Strawberry speaking at the North Branch Correctional Institution in Cumberland, Md.

Strawberry’s past problems with drugs, alcohol and other issues are well-documented, resulting in multiple arrests and time served in prison. Following a spell away from the Mets organization, Strawberry has grown closer in recent years. He participated in Old-Timers Day in August of 2022 and will have his No. 18 retired in a ceremony at Citi Field this June.

“He’s a living example of change,” said Gregory Werner, the warden at Maryland Correctional Institution in Hagerstown, in a telephone interview. “I hope that the incarcerated population takes that to heart. He’s an example of how people can change, turn their lives around and become a positive reflection of society. It’s inspiring and uplifting. We can all use that -- not just the incarcerated population.”

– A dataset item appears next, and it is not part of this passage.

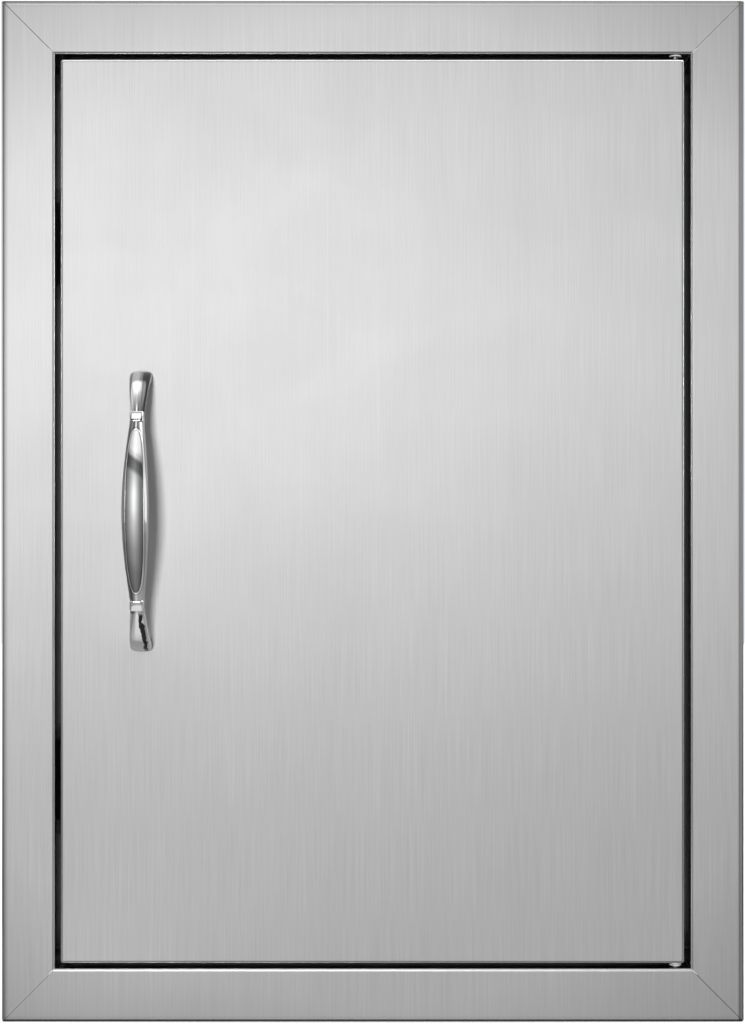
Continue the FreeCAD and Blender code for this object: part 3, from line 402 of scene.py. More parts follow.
# plated and turned metals: cloudy tone, specks and a little bump, with painted shade in narrow gaps
def makeMetal(name, look):
    material, tree, shader = startMaterial(name)
    marks = useGroup(tree, handlingMarks, Size=look["size"])
    gaps = useGroup(tree, gapShade, Floor=metalGapShadeFloor)
    tone = mapRange(tree, marks.outputs["Marks"], 0.35, 0.65, 0.0, 1.0)
    colour = mixColours(tree, tone, look["dark"], look["light"])
    # painted shade in narrow gaps scales the colour
    tree.links.new(scaleColour(tree, colour, gaps.outputs["Open"]), shader.inputs["Base Color"])
    rough = varyRough(tree, marks.outputs["Specks"], look["roughness"], speckRough["metal"])
    tree.links.new(rough, shader.inputs["Roughness"])
    shader.inputs["Metallic"].default_value = 1.0
    addBump(tree, shader, marks.outputs["Specks"], look["depth"])
    return material


# moulded plastic and ferrite: cloudy tone, specks and a little bump
def makePlastic(name, look):
    material, tree, shader = startMaterial(name)
    marks = useGroup(tree, handlingMarks, Size=look["size"])
    colour = mixColours(tree, marks.outputs["Marks"], look["dark"], look["light"])
    tree.links.new(colour, shader.inputs["Base Color"])
    rough = varyRough(tree, marks.outputs["Specks"], look["roughness"], speckRough["plastic"])
    tree.links.new(rough, shader.inputs["Roughness"])
    shader.inputs["IOR"].default_value = 1.5
    addBump(tree, shader, marks.outputs["Specks"], look["depth"])
    return material


# size: how fine the cloudy marks are; depth: how deep the specks are, in metres
metals = {
    "zincPlate": {
        "dark": (0.50, 0.51, 0.52), "light": (0.68, 0.68, 0.66),
        "roughness": 0.34, "size": 60.0, "depth": 0.00002,
    },
    "turnedPin": {
        "dark": (0.55, 0.55, 0.56), "light": (0.66, 0.66, 0.66),
        "roughness": 0.22, "size": 120.0, "depth": 0.000006,
    },
    "screwSteel": {
        "dark": (0.52, 0.52, 0.52), "light": (0.64, 0.64, 0.63),
        "roughness": 0.26, "size": 150.0, "depth": 0.000008,
    },
    "nickelPlate": {
        "dark": (0.46, 0.455, 0.44), "light": (0.60, 0.59, 0.57),
        "roughness": 0.30, "size": 70.0, "depth": 0.00001,
    },
    "springWire": {
        "dark": (0.30, 0.30, 0.31), "light": (0.46, 0.46, 0.47),
        "roughness": 0.30, "size": 160.0, "depth": 0.00001,
    },
}
plastics = {
    "nylon": {
        "dark": (0.74, 0.74, 0.70), "light": (0.86, 0.86, 0.83),
        "roughness": 0.45, "size": 90.0, "depth": 0.00001,
    },
    "blackPlastic": {
        "dark": (0.028, 0.028, 0.029), "light": (0.048, 0.048, 0.049),
        "roughness": 0.48, "size": 40.0, "depth": 0.00003,
    },
    "ferrite": {
        "dark": (0.045, 0.045, 0.048), "light": (0.085, 0.085, 0.09),
        "roughness": 0.62, "size": 80.0, "depth": 0.00003,
    },
}

finish = {
    "face": makeBrushedSteel("brushedDoor", faceSteel),
    "rail": makeBrushedSteel("brushedFrame", faceSteel, paintFrameLines=True),
    "inner": makeBrushedSteel("brushedInner", innerSteel, across=420.0, band=40.0),
}
for label, look in metals.items():
    finish[label] = makeMetal(label, look)
for label, look in plastics.items():
    finish[label] = makePlastic(label, look)

finishOfNode = {
    "face": ("door_skin",),
    "rail": ("top_rail", "bottom_rail", "latch_stile", "hinge_stile"),
    "inner": ("door_liner", "latch_side_stiffener", "hinge_side_stiffener"),
    "zincPlate": (
        "upper_pivot_plate", "lower_pivot_plate", "upper_pivot_bracket", "lower_pivot_bracket",
        "handle_backing_plate", "release_lever",
    ),
    "turnedPin": ("lower_pivot_pin", "release_pin"),
    "screwSteel": ("handle_screws",),
    "nickelPlate": ("upper_catch_poles", "lower_catch_poles", "upper_strike_plate", "lower_strike_plate"),
    "springWire": ("pin_clip",),
    "nylon": ("upper_pivot_bushing", "thrust_washer", "upper_guide_bushing", "lower_pivot_bushing"),
    "blackPlastic": ("upper_catch_housing", "lower_catch_housing"),
    "ferrite": ("upper_catch_magnet", "lower_catch_magnet"),
}
for label, members in finishOfNode.items():
    for member in members:
        slots = nodes[member].data.materials
        slots.clear()
        slots.append(finish[label])
print("materials made:", len(bpy.data.materials))


# handle: one casting with a flared foot at each end, flat collars and a bow with an oval panel

doorLow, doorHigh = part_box("door_skin")
handleLow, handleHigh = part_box("handle")
handle = {
    "x": (handleLow.x + handleHigh.x) / 2,
    "face": doorLow.y,
    "footPlace": 73.0 * mm,
    "footWidth": 11.8 * mm,
    "footThickness": 6.8 * mm,
    "turnInset": 1.0 * mm,
    "turnStandoff": 14.0 * mm,
    "collarPlace": 49.8 * mm,
    "collarStandoff": 20.5 * mm,
    "collarSize": (7.7 * mm, 7.6 * mm, 5.6 * mm),
    "collarAngle": 17.0,
    "bowStandoff": 30.5 * mm,
    "bowWidth": 14.4 * mm,
    "bowThickness": 9.0 * mm,
    "bowEndWidth": 7.2 * mm,
    "bowEndThickness": 6.8 * mm,
    "rimLength": 88.0 * mm,
    "rimBreadth": 10.4 * mm,
    "rimWire": 0.34 * mm,
    "rimPower": 2.6,  # 2 is an ellipse, more is blunter
    "rimSteps": 144,
    "rimSides": 10,
    "collarCorner": 1.3 * mm,
    "collarEdge": 0.35 * mm,
    "rings": 40,
    "legRings": 12,
    "sides": 56,
}


def newObject(name, mesh, material, body="door"):
    item = bpy.data.objects.new(name, mesh)
    bpy.context.scene.collection.objects.link(item)
    item.data.materials.append(material)
    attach(item, body)
    return item


def meshFrom(bm, name, smooth=True, angle=None):
    mesh = bpy.data.meshes.new(name)
    bm.to_mesh(mesh)
    bm.free()
    if smooth:
        mesh.shade_smooth()
    if angle is not None:
        mesh.set_sharp_from_angle(angle=math.radians(angle))
    return mesh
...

Strawberry at the Maryland Correctional Institution in Hagerstown, Md.

During his recent visit to Hagerstown, Strawberry traveled with one of his sons to teach him about life at such facilities. After delivering a faith-based sermon, he spent time greeting individual prisoners, some of whom he initially met back in 2015. To have a celebrity of Strawberry’s magnitude visit one of these correctional institutions, Maryland Department of Public Safety Correctional Services media relations manager Mark Vernarelli said, is “certainly unusual.”

“It’s clear to me that there’s a special place in his heart for the incarcerated,” Vernarelli continued, describing a rapt audience at all four facilities last week.

“You feel sad for them,” Strawberry added. “You feel sad for their loved ones, you feel sad that their life took a wrong turn. My life took a wrong turn. But I didn’t have to pay a major price, like a life sentence.”

Strawberry speaking at the Maryland Correctional Institution in Hagerstown, Md.

Going forward, Strawberry hopes to spend more time visiting juvenile institutions, because he fears a growing culture in some youth circles that “they think going to prison is cool.” He shakes his head and laughs ruefully as he talks about that aspect of his work, offering hints as to how central this has all become to his life. Before each of his visits, Strawberry said, he can have trouble sleeping. It’s important to him that his message falls on receptive ears.

“Everybody falls short,” Strawberry said. “When you realize that, you realize that they’re people. It brings them hope for someone like me to come in there, because they know I don’t have to be there. And they come. They come to hear me speak to them and deliver a message to them about their life, and where they’re at, and how they can make the best out of their situation.”